-- What you need to do --
What lies from the line containing "The Blender code" through the line containing "seed: Picks its roughness."? Print exactly those lines, with both ends, and no others.

— START Data for this exercise —

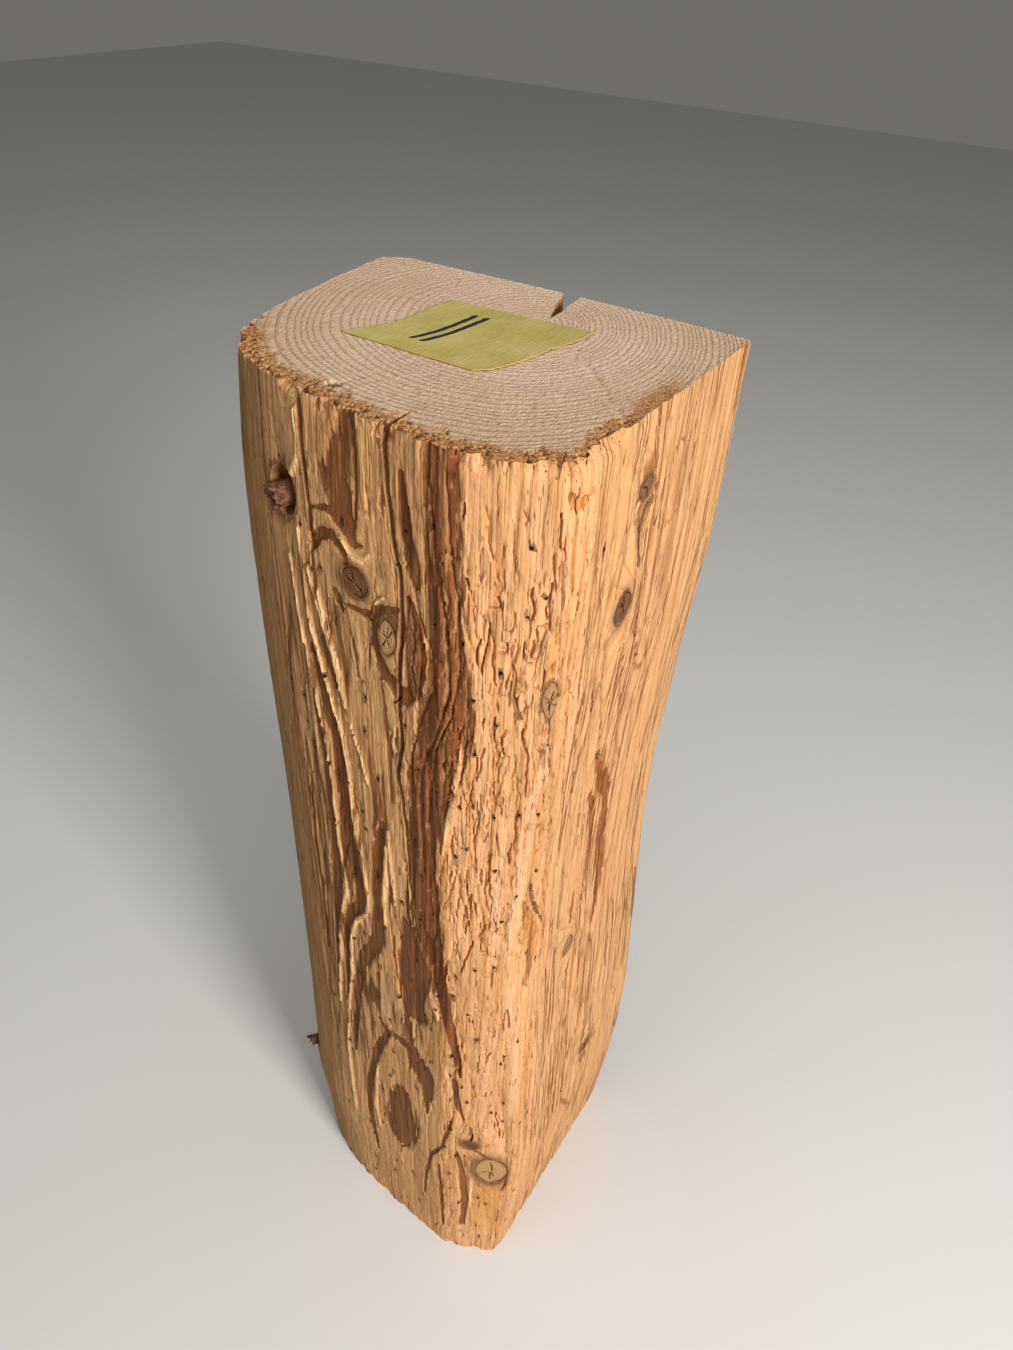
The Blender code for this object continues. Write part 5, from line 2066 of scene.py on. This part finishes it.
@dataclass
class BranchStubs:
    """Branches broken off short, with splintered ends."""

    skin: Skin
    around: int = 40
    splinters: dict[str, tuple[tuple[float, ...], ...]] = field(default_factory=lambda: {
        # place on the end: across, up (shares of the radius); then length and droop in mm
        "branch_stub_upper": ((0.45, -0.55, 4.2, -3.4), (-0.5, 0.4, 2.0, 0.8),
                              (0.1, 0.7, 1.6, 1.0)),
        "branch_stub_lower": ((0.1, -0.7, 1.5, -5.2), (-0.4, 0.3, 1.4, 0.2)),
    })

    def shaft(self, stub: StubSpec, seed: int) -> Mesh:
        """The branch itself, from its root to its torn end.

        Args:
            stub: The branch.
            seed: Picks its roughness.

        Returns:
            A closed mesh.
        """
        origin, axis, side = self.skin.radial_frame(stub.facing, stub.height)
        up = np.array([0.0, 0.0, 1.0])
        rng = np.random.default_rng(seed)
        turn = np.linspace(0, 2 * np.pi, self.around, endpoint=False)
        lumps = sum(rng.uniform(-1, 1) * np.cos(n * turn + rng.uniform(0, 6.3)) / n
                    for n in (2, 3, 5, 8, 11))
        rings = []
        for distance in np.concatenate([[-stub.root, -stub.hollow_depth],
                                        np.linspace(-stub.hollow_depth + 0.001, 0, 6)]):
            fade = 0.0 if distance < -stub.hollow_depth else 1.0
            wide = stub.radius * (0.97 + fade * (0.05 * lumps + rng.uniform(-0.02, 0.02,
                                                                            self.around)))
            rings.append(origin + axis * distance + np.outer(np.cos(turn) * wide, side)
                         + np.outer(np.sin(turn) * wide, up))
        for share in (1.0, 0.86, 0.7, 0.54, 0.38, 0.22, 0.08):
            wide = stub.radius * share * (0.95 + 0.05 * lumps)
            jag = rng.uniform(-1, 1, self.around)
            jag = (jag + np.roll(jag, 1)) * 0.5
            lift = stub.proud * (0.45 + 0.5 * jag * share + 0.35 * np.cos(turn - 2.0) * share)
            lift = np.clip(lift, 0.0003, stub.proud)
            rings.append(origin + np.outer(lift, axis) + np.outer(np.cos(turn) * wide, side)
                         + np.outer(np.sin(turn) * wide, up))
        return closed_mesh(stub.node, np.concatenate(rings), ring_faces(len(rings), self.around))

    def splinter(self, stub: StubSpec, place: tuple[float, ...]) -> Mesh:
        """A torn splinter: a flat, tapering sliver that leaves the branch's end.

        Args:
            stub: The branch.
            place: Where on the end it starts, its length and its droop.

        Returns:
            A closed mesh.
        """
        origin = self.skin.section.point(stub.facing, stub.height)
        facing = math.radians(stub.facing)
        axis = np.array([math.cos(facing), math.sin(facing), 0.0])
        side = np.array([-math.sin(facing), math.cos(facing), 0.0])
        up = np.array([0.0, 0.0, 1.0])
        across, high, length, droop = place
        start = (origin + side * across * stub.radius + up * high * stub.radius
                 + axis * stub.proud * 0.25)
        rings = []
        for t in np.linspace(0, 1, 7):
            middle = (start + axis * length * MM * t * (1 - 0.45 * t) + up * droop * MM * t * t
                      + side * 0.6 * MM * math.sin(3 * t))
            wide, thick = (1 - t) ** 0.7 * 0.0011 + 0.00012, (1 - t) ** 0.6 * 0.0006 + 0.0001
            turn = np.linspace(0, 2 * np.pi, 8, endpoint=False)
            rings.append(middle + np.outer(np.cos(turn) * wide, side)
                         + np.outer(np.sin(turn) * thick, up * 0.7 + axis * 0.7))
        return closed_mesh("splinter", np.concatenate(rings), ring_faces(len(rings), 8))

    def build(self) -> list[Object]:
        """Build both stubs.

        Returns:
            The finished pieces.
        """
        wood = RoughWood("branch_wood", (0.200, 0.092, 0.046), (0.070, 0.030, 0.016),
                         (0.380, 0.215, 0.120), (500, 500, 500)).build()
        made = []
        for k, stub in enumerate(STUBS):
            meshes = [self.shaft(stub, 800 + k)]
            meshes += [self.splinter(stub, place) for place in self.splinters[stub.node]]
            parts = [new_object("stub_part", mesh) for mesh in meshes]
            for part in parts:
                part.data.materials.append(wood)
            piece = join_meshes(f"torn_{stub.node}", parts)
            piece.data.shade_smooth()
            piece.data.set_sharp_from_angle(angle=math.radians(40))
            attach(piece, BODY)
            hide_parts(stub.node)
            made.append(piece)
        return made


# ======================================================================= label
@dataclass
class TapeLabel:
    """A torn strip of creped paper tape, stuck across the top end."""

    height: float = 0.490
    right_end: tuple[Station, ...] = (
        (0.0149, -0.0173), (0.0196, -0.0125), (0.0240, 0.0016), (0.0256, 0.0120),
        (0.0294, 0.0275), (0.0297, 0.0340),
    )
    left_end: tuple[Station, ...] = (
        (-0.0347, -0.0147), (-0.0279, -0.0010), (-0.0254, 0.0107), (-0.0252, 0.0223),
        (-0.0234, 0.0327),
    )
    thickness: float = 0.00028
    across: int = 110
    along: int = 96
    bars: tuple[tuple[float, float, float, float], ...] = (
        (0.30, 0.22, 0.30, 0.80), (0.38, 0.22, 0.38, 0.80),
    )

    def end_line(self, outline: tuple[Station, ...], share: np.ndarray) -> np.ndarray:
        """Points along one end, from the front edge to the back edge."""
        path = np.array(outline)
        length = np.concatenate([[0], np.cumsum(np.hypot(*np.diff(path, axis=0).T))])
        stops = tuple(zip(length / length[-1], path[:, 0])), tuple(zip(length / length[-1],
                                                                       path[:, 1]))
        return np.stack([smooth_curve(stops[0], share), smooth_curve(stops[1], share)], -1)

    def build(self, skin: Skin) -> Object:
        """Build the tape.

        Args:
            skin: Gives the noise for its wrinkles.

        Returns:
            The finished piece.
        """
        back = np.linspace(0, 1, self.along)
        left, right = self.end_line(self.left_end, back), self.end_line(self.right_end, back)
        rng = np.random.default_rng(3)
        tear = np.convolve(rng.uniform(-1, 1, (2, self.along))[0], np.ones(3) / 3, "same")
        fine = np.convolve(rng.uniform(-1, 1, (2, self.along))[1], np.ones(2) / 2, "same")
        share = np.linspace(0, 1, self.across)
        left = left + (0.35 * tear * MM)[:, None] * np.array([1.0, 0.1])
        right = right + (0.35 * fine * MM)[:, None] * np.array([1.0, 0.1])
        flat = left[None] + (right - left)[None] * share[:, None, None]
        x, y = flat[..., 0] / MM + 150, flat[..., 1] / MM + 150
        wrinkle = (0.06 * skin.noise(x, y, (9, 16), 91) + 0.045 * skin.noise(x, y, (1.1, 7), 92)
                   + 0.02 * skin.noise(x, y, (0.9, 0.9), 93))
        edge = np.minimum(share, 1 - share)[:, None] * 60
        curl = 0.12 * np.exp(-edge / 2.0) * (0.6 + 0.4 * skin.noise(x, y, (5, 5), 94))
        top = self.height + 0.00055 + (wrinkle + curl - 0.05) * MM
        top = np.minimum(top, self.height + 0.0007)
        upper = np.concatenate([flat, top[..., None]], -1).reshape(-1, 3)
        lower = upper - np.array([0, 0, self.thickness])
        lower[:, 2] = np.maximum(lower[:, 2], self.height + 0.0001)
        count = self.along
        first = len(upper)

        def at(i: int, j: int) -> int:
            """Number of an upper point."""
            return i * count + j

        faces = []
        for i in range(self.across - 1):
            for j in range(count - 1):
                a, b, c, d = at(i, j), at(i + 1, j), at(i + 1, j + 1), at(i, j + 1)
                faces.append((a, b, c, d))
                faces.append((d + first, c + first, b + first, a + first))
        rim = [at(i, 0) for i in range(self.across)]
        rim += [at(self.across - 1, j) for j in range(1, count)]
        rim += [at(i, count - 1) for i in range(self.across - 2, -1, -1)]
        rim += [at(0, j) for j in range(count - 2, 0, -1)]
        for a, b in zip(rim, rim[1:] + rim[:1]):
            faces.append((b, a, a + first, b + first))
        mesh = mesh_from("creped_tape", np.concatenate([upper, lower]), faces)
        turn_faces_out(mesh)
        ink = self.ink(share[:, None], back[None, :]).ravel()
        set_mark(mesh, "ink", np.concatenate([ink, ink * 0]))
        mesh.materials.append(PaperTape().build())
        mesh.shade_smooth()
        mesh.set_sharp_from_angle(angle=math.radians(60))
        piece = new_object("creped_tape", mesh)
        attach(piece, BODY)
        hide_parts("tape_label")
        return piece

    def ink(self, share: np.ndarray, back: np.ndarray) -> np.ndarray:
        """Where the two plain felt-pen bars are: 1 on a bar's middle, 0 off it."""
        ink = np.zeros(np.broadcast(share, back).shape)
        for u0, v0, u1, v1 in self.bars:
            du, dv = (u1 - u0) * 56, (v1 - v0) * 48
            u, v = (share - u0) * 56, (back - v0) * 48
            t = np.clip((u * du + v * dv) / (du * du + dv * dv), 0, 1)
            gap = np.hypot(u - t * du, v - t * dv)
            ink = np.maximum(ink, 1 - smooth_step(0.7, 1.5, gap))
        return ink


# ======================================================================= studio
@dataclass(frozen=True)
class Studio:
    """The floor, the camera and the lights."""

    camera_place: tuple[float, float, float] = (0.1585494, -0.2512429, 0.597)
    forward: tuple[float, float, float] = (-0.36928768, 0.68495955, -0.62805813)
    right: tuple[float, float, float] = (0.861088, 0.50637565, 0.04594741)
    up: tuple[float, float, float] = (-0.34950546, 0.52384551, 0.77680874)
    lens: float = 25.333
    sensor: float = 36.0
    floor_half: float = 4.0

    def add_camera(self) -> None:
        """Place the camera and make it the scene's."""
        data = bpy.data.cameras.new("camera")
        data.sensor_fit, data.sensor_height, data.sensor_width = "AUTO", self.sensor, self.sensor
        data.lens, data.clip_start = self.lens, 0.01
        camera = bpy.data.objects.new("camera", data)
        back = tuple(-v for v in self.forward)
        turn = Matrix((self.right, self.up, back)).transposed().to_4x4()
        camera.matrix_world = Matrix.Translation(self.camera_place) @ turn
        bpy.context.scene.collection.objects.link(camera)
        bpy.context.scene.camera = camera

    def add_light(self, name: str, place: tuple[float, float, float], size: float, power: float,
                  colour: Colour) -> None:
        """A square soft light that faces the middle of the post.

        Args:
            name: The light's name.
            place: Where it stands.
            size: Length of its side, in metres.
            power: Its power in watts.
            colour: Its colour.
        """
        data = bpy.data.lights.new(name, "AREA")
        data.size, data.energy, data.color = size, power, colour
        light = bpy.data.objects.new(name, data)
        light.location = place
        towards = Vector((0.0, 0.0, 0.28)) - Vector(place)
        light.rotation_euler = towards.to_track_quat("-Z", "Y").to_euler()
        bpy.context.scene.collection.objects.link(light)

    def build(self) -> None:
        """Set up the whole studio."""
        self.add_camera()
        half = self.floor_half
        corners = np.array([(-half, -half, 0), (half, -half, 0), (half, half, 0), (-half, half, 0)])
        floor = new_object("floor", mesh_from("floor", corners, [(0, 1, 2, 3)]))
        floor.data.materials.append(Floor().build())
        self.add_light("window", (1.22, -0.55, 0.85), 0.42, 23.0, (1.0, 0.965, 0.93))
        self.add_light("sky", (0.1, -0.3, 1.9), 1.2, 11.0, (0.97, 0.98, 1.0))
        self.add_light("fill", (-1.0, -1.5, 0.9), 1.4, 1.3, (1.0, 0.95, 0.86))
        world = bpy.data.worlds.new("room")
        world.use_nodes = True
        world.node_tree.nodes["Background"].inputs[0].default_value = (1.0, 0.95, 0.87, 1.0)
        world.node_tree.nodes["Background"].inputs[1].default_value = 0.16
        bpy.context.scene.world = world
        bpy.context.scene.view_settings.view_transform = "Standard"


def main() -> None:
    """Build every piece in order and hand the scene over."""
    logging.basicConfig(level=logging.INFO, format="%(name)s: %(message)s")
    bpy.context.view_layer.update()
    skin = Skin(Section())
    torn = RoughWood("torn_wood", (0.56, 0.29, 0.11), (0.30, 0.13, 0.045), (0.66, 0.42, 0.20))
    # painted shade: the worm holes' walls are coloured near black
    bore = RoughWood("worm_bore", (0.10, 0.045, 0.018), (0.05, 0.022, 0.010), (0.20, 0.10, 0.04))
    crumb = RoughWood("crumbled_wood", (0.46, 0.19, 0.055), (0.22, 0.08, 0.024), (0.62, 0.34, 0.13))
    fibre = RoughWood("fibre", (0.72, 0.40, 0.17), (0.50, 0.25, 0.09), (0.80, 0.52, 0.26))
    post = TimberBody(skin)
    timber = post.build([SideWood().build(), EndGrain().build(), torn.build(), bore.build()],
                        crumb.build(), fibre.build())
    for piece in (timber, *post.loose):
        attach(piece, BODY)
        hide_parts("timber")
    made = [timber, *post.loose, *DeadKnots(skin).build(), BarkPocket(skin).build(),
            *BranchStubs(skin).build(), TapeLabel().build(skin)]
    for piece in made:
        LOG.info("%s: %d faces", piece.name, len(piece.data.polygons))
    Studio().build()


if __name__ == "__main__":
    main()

— END Data for this exercise —
— START Data for this exercise —

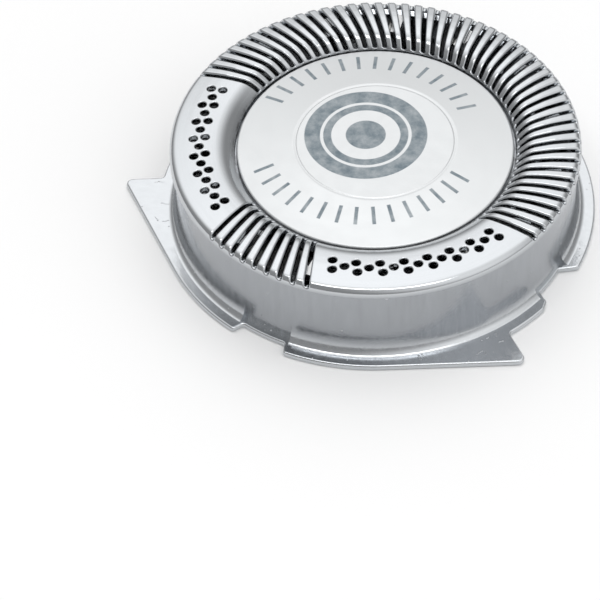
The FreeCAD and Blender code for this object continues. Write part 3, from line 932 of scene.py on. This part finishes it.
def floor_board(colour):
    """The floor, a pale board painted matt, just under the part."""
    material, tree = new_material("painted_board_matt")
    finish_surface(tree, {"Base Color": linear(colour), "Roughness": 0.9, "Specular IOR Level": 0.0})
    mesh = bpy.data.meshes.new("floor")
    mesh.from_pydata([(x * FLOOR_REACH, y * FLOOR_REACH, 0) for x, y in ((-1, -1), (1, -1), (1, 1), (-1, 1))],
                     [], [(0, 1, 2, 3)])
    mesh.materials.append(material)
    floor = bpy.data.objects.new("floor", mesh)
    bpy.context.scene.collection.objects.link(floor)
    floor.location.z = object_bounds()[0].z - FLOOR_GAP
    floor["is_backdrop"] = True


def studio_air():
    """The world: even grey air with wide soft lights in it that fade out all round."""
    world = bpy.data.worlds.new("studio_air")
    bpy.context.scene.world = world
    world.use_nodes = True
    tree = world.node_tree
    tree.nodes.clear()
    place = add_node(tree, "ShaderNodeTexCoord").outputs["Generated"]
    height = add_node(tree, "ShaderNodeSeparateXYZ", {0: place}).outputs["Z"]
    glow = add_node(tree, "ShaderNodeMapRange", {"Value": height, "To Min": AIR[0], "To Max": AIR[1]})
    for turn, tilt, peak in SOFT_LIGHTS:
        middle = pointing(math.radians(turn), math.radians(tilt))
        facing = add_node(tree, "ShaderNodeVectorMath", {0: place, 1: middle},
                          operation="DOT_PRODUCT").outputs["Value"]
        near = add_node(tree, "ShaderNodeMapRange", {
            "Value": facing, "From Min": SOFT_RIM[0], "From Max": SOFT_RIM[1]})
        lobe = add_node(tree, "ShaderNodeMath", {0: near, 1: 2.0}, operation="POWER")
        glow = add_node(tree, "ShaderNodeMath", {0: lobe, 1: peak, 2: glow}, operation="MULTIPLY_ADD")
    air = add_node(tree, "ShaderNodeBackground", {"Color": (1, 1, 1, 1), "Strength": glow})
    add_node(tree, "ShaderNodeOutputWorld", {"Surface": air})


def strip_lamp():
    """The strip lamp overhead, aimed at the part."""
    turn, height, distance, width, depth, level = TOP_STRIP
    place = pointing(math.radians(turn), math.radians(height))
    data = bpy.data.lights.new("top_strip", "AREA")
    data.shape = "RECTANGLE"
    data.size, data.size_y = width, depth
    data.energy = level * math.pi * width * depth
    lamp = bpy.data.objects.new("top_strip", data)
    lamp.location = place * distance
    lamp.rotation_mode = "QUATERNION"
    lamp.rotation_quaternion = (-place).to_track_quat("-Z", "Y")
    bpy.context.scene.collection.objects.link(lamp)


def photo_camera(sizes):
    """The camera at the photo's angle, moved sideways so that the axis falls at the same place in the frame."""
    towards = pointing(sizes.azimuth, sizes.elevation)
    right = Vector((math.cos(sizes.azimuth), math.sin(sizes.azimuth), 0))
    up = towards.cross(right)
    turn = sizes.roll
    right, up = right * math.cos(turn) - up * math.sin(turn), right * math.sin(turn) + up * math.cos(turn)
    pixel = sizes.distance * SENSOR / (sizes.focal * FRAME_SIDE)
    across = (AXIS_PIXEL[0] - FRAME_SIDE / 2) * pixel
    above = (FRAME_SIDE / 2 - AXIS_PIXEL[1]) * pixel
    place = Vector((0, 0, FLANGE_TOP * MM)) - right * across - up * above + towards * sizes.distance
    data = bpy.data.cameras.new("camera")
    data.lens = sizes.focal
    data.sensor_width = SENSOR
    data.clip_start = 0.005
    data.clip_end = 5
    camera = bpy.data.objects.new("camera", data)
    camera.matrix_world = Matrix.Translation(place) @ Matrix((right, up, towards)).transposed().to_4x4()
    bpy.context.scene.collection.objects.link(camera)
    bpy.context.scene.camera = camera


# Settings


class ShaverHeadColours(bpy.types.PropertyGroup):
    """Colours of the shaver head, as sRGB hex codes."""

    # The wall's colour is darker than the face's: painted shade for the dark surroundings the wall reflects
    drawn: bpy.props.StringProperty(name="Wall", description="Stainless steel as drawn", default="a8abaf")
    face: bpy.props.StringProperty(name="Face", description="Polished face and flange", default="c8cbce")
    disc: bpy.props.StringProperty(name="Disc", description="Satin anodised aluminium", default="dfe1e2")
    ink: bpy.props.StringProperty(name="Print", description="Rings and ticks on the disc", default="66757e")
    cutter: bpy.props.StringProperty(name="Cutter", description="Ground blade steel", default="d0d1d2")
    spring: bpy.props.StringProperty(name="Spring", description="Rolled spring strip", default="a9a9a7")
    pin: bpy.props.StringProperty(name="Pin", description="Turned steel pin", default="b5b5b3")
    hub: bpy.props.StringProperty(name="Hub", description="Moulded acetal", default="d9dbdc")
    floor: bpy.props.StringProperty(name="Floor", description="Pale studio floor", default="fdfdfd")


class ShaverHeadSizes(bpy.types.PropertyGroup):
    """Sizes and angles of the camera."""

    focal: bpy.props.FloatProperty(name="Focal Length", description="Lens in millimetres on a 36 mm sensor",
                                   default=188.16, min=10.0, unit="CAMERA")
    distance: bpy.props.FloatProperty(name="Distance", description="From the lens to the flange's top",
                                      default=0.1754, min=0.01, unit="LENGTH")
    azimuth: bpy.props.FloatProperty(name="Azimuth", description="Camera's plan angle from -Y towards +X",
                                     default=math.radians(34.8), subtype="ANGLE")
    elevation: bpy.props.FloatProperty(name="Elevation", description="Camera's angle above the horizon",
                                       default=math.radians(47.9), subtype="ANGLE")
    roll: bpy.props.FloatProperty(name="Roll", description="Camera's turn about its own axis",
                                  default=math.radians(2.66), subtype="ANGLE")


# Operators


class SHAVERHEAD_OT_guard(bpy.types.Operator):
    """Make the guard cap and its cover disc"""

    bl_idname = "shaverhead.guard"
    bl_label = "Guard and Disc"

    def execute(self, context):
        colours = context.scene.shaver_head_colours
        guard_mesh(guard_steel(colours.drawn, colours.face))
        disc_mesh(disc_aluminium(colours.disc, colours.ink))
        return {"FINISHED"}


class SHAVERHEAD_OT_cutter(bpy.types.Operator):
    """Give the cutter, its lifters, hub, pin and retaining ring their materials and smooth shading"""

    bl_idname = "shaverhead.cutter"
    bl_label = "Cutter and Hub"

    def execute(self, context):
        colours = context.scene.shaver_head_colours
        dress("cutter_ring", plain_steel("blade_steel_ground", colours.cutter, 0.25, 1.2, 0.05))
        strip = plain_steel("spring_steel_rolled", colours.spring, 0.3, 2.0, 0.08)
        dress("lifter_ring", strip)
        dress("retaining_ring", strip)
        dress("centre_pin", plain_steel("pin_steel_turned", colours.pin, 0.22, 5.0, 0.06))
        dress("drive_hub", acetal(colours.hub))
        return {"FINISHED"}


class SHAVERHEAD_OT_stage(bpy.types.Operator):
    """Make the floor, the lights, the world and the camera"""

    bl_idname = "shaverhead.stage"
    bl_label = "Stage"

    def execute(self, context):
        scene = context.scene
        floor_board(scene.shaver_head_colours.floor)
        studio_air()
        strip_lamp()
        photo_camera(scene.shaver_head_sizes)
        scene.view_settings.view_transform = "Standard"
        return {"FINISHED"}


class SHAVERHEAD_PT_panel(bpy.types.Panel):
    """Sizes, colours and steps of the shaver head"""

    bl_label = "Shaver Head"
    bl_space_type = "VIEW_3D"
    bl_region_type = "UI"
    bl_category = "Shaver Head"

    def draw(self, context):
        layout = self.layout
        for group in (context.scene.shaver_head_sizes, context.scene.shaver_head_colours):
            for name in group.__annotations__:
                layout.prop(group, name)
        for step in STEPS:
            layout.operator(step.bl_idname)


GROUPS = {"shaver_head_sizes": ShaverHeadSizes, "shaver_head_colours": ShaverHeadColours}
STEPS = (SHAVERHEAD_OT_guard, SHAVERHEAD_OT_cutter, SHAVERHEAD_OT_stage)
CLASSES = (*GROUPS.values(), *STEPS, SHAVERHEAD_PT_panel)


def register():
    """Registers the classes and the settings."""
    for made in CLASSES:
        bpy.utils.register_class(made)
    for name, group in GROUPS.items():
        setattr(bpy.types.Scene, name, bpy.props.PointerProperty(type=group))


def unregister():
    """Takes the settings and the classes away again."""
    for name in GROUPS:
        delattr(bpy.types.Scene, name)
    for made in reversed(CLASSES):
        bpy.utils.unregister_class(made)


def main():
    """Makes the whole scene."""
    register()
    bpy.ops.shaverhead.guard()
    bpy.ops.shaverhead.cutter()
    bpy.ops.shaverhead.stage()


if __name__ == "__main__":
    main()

— END Data for this exercise —

-- Task answer --
The Blender code for this object continues. Write part 5, from line 2066 of scene.py on. This part finishes it.
@dataclass
class BranchStubs:
    """Branches broken off short, with splintered ends."""

    skin: Skin
    around: int = 40
    splinters: dict[str, tuple[tuple[float, ...], ...]] = field(default_factory=lambda: {
        # place on the end: across, up (shares of the radius); then length and droop in mm
        "branch_stub_upper": ((0.45, -0.55, 4.2, -3.4), (-0.5, 0.4, 2.0, 0.8),
                              (0.1, 0.7, 1.6, 1.0)),
        "branch_stub_lower": ((0.1, -0.7, 1.5, -5.2), (-0.4, 0.3, 1.4, 0.2)),
    })

    def shaft(self, stub: StubSpec, seed: int) -> Mesh:
        """The branch itself, from its root to its torn end.

        Args:
            stub: The branch.
            seed: Picks its roughness.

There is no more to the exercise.